■ AIM ■
Write out all of the data without omission, exactly as shown.

■ DATASET SECTION ■
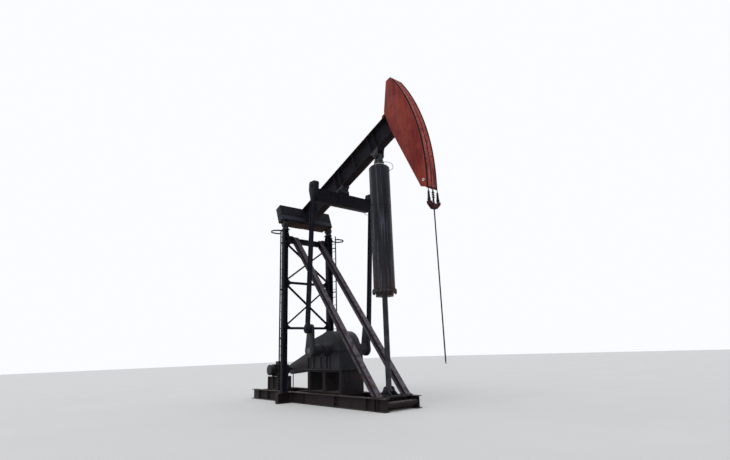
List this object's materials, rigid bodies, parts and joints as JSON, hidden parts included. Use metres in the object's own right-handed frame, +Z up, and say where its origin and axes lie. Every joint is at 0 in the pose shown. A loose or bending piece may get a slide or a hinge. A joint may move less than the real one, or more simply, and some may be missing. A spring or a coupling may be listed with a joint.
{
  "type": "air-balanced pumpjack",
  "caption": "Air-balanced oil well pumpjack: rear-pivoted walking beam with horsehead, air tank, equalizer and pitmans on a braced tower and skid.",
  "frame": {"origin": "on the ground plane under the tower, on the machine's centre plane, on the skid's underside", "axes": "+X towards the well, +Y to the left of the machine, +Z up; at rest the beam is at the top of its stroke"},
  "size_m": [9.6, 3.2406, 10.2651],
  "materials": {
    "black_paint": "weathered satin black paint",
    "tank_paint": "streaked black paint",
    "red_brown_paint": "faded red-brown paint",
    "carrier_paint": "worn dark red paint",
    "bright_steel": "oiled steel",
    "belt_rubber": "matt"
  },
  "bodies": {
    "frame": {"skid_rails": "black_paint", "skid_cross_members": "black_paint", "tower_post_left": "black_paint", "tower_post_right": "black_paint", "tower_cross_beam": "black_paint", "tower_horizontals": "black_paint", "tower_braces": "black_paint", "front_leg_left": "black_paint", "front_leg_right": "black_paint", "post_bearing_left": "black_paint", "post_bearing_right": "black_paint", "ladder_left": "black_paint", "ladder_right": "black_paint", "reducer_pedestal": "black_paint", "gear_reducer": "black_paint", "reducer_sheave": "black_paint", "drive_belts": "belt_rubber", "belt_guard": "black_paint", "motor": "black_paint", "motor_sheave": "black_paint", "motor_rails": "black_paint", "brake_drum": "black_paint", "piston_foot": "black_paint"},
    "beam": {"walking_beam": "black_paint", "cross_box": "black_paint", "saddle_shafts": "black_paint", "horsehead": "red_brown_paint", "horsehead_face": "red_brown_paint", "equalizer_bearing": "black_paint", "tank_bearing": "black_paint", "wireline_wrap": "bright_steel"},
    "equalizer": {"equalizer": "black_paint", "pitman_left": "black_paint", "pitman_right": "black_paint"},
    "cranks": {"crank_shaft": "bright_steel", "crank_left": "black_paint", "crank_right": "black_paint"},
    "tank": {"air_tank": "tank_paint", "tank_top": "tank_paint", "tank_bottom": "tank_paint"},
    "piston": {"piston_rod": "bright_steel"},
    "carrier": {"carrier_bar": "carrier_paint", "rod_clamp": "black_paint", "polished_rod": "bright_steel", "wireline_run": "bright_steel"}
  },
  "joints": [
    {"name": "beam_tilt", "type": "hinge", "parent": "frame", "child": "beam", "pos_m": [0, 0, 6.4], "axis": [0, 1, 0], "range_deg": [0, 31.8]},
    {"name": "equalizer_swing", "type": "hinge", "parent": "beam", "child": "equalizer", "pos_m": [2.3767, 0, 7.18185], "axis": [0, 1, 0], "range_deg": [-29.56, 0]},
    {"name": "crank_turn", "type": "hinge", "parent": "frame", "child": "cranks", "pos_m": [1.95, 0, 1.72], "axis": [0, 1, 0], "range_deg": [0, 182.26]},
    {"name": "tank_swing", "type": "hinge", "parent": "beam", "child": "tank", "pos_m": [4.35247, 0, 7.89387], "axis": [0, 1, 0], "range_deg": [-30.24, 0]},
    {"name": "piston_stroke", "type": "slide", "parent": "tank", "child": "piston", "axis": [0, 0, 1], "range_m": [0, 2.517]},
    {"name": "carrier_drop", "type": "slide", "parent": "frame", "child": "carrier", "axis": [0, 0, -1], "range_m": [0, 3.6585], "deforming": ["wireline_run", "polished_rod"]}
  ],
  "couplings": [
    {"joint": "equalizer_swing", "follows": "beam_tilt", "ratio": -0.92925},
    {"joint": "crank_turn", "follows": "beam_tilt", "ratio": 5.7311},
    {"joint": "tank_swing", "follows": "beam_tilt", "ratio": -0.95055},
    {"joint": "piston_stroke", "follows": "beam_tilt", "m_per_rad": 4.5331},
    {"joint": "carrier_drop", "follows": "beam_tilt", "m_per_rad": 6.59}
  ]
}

■ SOLUTION BELOW ■
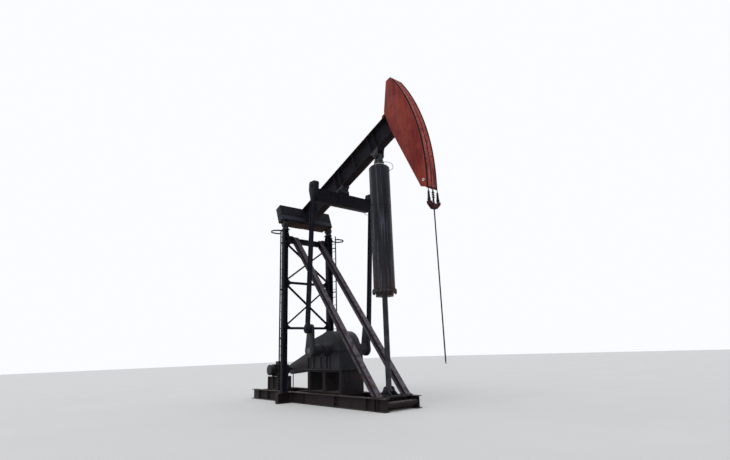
List this object's materials, rigid bodies, parts and joints as JSON, hidden parts included. Use metres in the object's own right-handed frame, +Z up, and say where its origin and axes lie. Every joint is at 0 in the pose shown. A loose or bending piece may get a slide or a hinge. A joint may move less than the real one, or more simply, and some may be missing. A spring or a coupling may be listed with a joint.
{
  "type": "air-balanced pumpjack",
  "caption": "Air-balanced oil well pumpjack: rear-pivoted walking beam with horsehead, air tank, equalizer and pitmans on a braced tower and skid.",
  "frame": {"origin": "on the ground plane under the tower, on the machine's centre plane, on the skid's underside", "axes": "+X towards the well, +Y to the left of the machine, +Z up; at rest the beam is at the top of its stroke"},
  "size_m": [9.6, 3.2406, 10.2651],
  "materials": {
    "black_paint": "weathered satin black paint",
    "tank_paint": "streaked black paint",
    "red_brown_paint": "faded red-brown paint",
    "carrier_paint": "worn dark red paint",
    "bright_steel": "oiled steel",
    "belt_rubber": "matt"
  },
  "bodies": {
    "frame": {"skid_rails": "black_paint", "skid_cross_members": "black_paint", "tower_post_left": "black_paint", "tower_post_right": "black_paint", "tower_cross_beam": "black_paint", "tower_horizontals": "black_paint", "tower_braces": "black_paint", "front_leg_left": "black_paint", "front_leg_right": "black_paint", "post_bearing_left": "black_paint", "post_bearing_right": "black_paint", "ladder_left": "black_paint", "ladder_right": "black_paint", "reducer_pedestal": "black_paint", "gear_reducer": "black_paint", "reducer_sheave": "black_paint", "drive_belts": "belt_rubber", "belt_guard": "black_paint", "motor": "black_paint", "motor_sheave": "black_paint", "motor_rails": "black_paint", "brake_drum": "black_paint", "piston_foot": "black_paint"},
    "beam": {"walking_beam": "black_paint", "cross_box": "black_paint", "saddle_shafts": "black_paint", "horsehead": "red_brown_paint", "horsehead_face": "red_brown_paint", "equalizer_bearing": "black_paint", "tank_bearing": "black_paint", "wireline_wrap": "bright_steel"},
    "equalizer": {"equalizer": "black_paint", "pitman_left": "black_paint", "pitman_right": "black_paint"},
    "cranks": {"crank_shaft": "bright_steel", "crank_left": "black_paint", "crank_right": "black_paint"},
    "tank": {"air_tank": "tank_paint", "tank_top": "tank_paint", "tank_bottom": "tank_paint"},
    "piston": {"piston_rod": "bright_steel"},
    "carrier": {"carrier_bar": "carrier_paint", "rod_clamp": "black_paint", "polished_rod": "bright_steel", "wireline_run": "bright_steel"}
  },
  "joints": [
    {"name": "beam_tilt", "type": "hinge", "parent": "frame", "child": "beam", "pos_m": [0, 0, 6.4], "axis": [0, 1, 0], "range_deg": [0, 31.8]},
    {"name": "equalizer_swing", "type": "hinge", "parent": "beam", "child": "equalizer", "pos_m": [2.3767, 0, 7.18185], "axis": [0, 1, 0], "range_deg": [-29.56, 0]},
    {"name": "crank_turn", "type": "hinge", "parent": "frame", "child": "cranks", "pos_m": [1.95, 0, 1.72], "axis": [0, 1, 0], "range_deg": [0, 182.26]},
    {"name": "tank_swing", "type": "hinge", "parent": "beam", "child": "tank", "pos_m": [4.35247, 0, 7.89387], "axis": [0, 1, 0], "range_deg": [-30.24, 0]},
    {"name": "piston_stroke", "type": "slide", "parent": "tank", "child": "piston", "axis": [0, 0, 1], "range_m": [0, 2.517]},
    {"name": "carrier_drop", "type": "slide", "parent": "frame", "child": "carrier", "axis": [0, 0, -1], "range_m": [0, 3.6585], "deforming": ["wireline_run", "polished_rod"]}
  ],
  "couplings": [
    {"joint": "equalizer_swing", "follows": "beam_tilt", "ratio": -0.92925},
    {"joint": "crank_turn", "follows": "beam_tilt", "ratio": 5.7311},
    {"joint": "tank_swing", "follows": "beam_tilt", "ratio": -0.95055},
    {"joint": "piston_stroke", "follows": "beam_tilt", "m_per_rad": 4.5331},
    {"joint": "carrier_drop", "follows": "beam_tilt", "m_per_rad": 6.59}
  ]
}